Allied also argues that, while the Connecticut statutory scheme does not in and of itself impermissibly burden commerce, “the prospect of 30 or more state *14licenses, each with its own regulatory idiosyncracies, would make the conduct of a national business from a single location impossible .... ” Brief for Appellant at 24. This argument is quite distinct from the challenge to the licensing requirement. Local interests may be insufficient to justify state legislation which, because it differs from the laws of other states, significantly burdens commerce. Raymond Motor Transportation, Inc. v. Rice, 434 U.S. 429, 98 S.Ct. 787, 54 L.Ed.2d 664 (1978) (truck length limits interfering with the “interlining” of interstate trailers); Bibb v. Navajo Freight Lines, Inc., 359 U.S. 520, 79 S.Ct. 962, 3 L.Ed.2d 1003 (1959) (idiosyncratic mudguard law interfering with “interlining”); Southern Pacific Co. v. Arizona, 325 U.S. 761, 65 S.Ct. 1515, 89 L.Ed. 1915 (1945) (train limit law forcing interstate trains to be broken up and reformed at the Arizona line). Moreover, while section 1692n authorizes state laws affording “greater ... protection” to debtors, we are not prepared to say that it authorizes state legislation which in the aggregate might effectively prohibit interstate debt collection agencies from operating.

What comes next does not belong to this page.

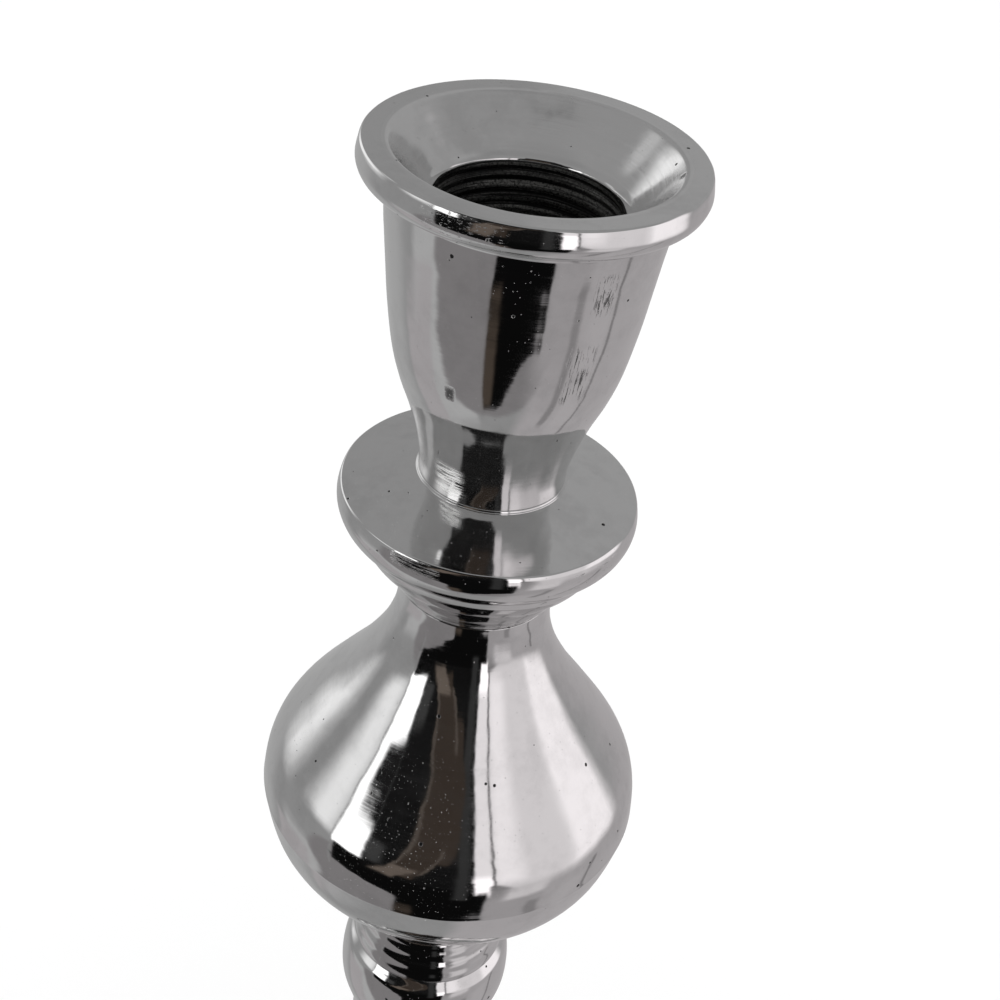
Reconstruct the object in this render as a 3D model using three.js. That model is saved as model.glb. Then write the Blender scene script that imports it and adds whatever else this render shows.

Appellant’s argument fails, however, because it is totally speculative. Apart from arguing that compliance with differing state requirements as to recordkeeping might be prohibitively costly, Allied simply has not designated statutory regulations here or elsewhere which in the aggregate might constitute an impermissible burden on commerce. Unlike Southern Pacific, Bibb, and Raymond, a specific burden resulting from disparate state regulation simply has not been shown. No colorable claim is made, for example, that the cumulative impact of state licensing fees or bonding requirements is prohibitive, that specific regulatory requirements or prohibitions in the different states are so disparate as to limit interstate operations, or even that Allied itself has been unduly limited in conducting its business as a consequence of state regulation. So far as recordkeeping requirements are concerned, Allied makes no claim that Connecticut even requires particular methods of recordkeeping, much less that such a requirement in connection with the differing requirements of other states is unduly burdensome. Instead, Allied asks us to render the legislation invalid because of “the prospect” of an impermissible aggregate burden on commerce. Courts are not in the business of deciding the legality of such “prospects.” Judge Blumenfeld thus properly granted summary judgment.

Affirmed.

. Allied has explicitly eschewed any particularized challenge to the Connecticut regulatory scheme other than the licensing requirement. We may assume for purposes of this case, therefore, that the regulations and prohibitions of the legislation are constitutional.